Zona arancione o zona rossa? L’immaginario confine che separa il mio Comune da quello adiacente diventerà invalicabile? E ancora: Biden o Trump? Inter o Real Madrid?
La scorsa settimana queste domande sono rimaste a lungo senza risposta e ci hanno costretto a lunghe ore di incertezza. Altre domande verranno nei prossimi giorni, perché a certezza acquisita corrisponde un nuovo dilemma che si presenta all’orizzonte e così via. Questo è quanto compreso nel prezzo di quel curioso stato di esistenza che chiamiamo vita. Tutt’al più, possiamo cercare di modificare per il meglio l’approccio alle questioni aperte che incontriamo lungo il cammino cercando di renderlo il meno ansiogeno possibile.
Non dispongo di misurazioni effettuate con precisione scientifica, ma credo di non essere del tutto in errore se affermo che, date le circostanze, il nostro rifiuto per le questioni incerte ha toccato i massimi storici e, di conseguenza, l’ansia che ne deriva i relativi massimi. Tanto più che gli strumenti tecnologici ci fanno cadere continuamente in tentazione: Conte ha parlato?, si sa qualcosa del nuovo decreto?, sono scesi i contagi?, ma alla fine chi ha vinto in Pennsylvania? E giù col ditone ad aggiornare le pagine web, e vai di indice a scorrere i social e alza un po’ la televisione che mi son perso l’ultima frase di Mentana.

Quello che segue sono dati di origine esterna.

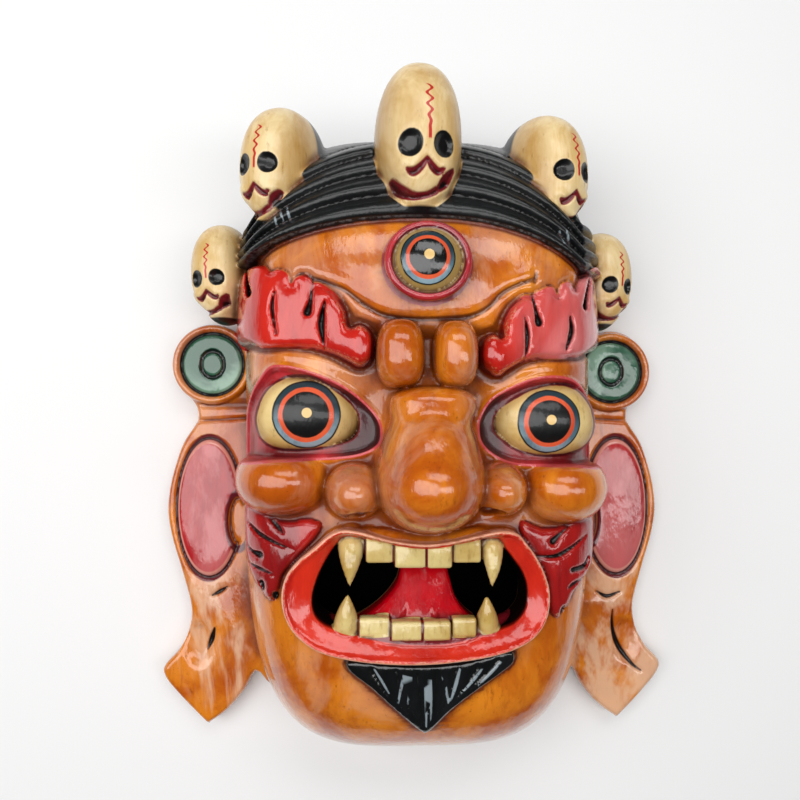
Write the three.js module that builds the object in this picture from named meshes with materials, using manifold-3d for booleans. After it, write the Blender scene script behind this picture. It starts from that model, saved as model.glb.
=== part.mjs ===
// A wrathful guardian's dance mask, carved from one block of wood, lying on its back with its face up.
// Millimetres: +X is the right of the face as seen, +Y runs from chin to crown, +Z comes out of the face.
// The origin is on the back plane, in the middle of the mask's outline.
import * as THREE from "three";
import { mergeVertices } from "three/addons/utils/BufferGeometryUtils.js";
import Module from "manifold-3d";

// The dome that all the features are carved on: a rounded, squarish shell, open behind.
const DOME = { halfWidth: 75, crown: 124, chin: 136, height: 69, squareness: 3.7, flatness: 7.5 };
const WALL = 10.5;
const RIM = { halfWidth: 76.5, crown: 125, chin: 142, squareness: 3.7, thickness: 6 };
const NOSE_HOLLOW = { y: -12, top: 88, size: [13, 13, 46] };

const BAND = { halfWidth: 75, rolls: 4, lowY: 82, pitch: 9.6, proud: 4.5, drop: 17, spread: 4.5 };
const THIRD_EYE = { y: 62.5, radius: 14.5, front: 86 };
const BROW = { proud: 9, depth: 18 };
const EYE = { x: 44.5, y: 8, halfWidth: 19.5, halfHeight: 13, tilt: 3, front: 74 };
const NOSE = { y: -13.5, front: 106, halfWidth: 20, halfHeight: 17.5 };
const CHEEK = { x: 51.5, y: -15.5, front: 79.5, radius: 18.5 };
const MOUTH = { x: 1, y: -57.5, halfWidth: 41, halfHeight: 18.5, squareness: 2.7 };
const LIP = { width: 9.5, front: 81 };
const TEETH = { x: -0.5, pitch: 10.6, count: 4, front: 79 };
const UPPER_JAW = { up: 1, y: -42.5, sag: 0.0022, fang: 17.5 };
const LOWER_JAW = { up: -1, y: -69.5, sag: 0.0045, fang: 13 };
const BEARD = { tip: [3, -115], halfWidth: 30, topY: -88, rise: 6, proud: 5, flutes: 7 };
const EAR = { thickness: 11, bevel: 1.6, rosette: [90, 29.5], lobe: [92.5, -33.5] };
const SKULLS = [
  { at: [-2, 112, 63], size: [17, 30, 22], turn: 3, lean: 0 },
  { at: [-54.5, 105, 49], size: [14.3, 25, 21], turn: -28, lean: -3 },
  { at: [49.5, 103.5, 49], size: [14.3, 25, 21], turn: 28, lean: 3 },
  { at: [-83, 68, 26], size: [12.3, 21.5, 16], turn: -20, lean: 2 },
  { at: [79.5, 66, 26], size: [12.3, 21.5, 16], turn: 22, lean: -2 },
];

const wasm = await Module();
wasm.setup();

// ---- making solids -------------------------------------------------------------------------------

// A closed geometry as a solid, with its shared vertices merged and its faces turned outwards.
function solid(geometry) {
  const bare = new THREE.BufferGeometry();
  bare.setAttribute("position", geometry.getAttribute("position"));
  bare.setIndex(geometry.getIndex());
  const merged = mergeVertices(bare, 1e-3);
  const corners = merged.index.array;
  const triVerts = [];
  for (let i = 0; i < corners.length; i += 3) {
    const [a, b, c] = corners.slice(i, i + 3);
    if (a !== b && b !== c && c !== a) triVerts.push(a, b, c);
  }
  const vertProperties = new Float32Array(merged.attributes.position.array);
  const made = (order) =>
    new wasm.Manifold(new wasm.Mesh({ numProp: 3, vertProperties, triVerts: new Uint32Array(order) }));
  const body = made(triVerts);
  return body.volume() < 0 ? made(triVerts.reverse()) : body;
}

// Moves every vertex of a geometry to where place(x, y, z) puts it.
function shaped(geometry, place) {
  const points = geometry.getAttribute("position");
  for (let i = 0; i < points.count; i++) {
    points.setXYZ(i, ...place(points.getX(i), points.getY(i), points.getZ(i)));
  }
  return geometry;
}

const joined = (solids) => solids.reduce((all, next) => all.add(next));

// The same carving on both sides: side is -1 on the left and +1 on the right.
const onBothSides = (make) => [-1, 1].flatMap((side) => make(side));

const mixed = (a, b, share) => a + (b - a) * share;

// ---- the dome's form -----------------------------------------------------------------------------

// How far out a point lies on a plan of these half sizes: 0 in the middle, 1 on its edge.
function reach(x, y, { halfWidth, crown, chin }) {
  const n = DOME.squareness;
  return (Math.abs(x / halfWidth) ** n + Math.abs(y / (y > 0 ? crown : chin)) ** n) ** (1 / n);
}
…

Desiderio di informazione, di conoscenza e, in ultima analisi, di cultura? Niente affatto:voglia di controllo, direi, desiderio che il mondo assuma la forma che vorremmo abbia (ovvero la più tranquillizzante per noi) o che almeno ne assuma una definita, stabile, perché su quella potremo incominciare a costruire nuove certezze, nuove abitudini e, in ultima analisi, nuove illusioni.
Purtroppo la tecnologia e la comunicazione, nelle sue varie declinazioni, alimentano in noi la convinzione, del tutto erronea, che una qualche forma di stabilità sia possibile, che a domanda corrisponda risposta precisa e immutabile, che ogni dubbio possa essere sciolto e ogni scenario dispiegato e illustrato, fornito di manuale d’uso e di relativo “tutorial” su YouTube. Non è così: nell’affannarci a collezionare tante piccole risposte che attraverso gli smartphone ci vengono con altrettanto affanno proposte, ci allontaniamo sempre di più da una sana, per quanto scomoda, consapevolezza: la realtà è troppo complicata, articolata, mutevole e imprevedibile per essere catturata tutta in una volta e cercare di comporla dettaglio dopo dettaglio, magari aggiustandola un poco a seconda delle nostre personali inclinazioni, è un esercizio vano e frustrante.
In questi giorni di illazioni sul contenuto dei decreti, di analisi sull’andamento della curva dei contagi e perfino di ipotesi sull’esito delle elezioni americane, qualcuno, irritato dall’incongruenza dei dati, dagli sbandamenti delle direttive politiche e dalla lentezza dello spoglio in Arizona, ha finito per sbottare: «Non ci capisco più niente!» Un’affermazione perfettamente comprensibile, sennonché dovremmo riconoscerne l’errore: non è vero che non ci capiamo “più” niente, in realtà non ci abbiamo “mai” capito niente. E se, socraticamente, possiamo dire di sapere di non sapere, non arriveremo mai a capire di non capire.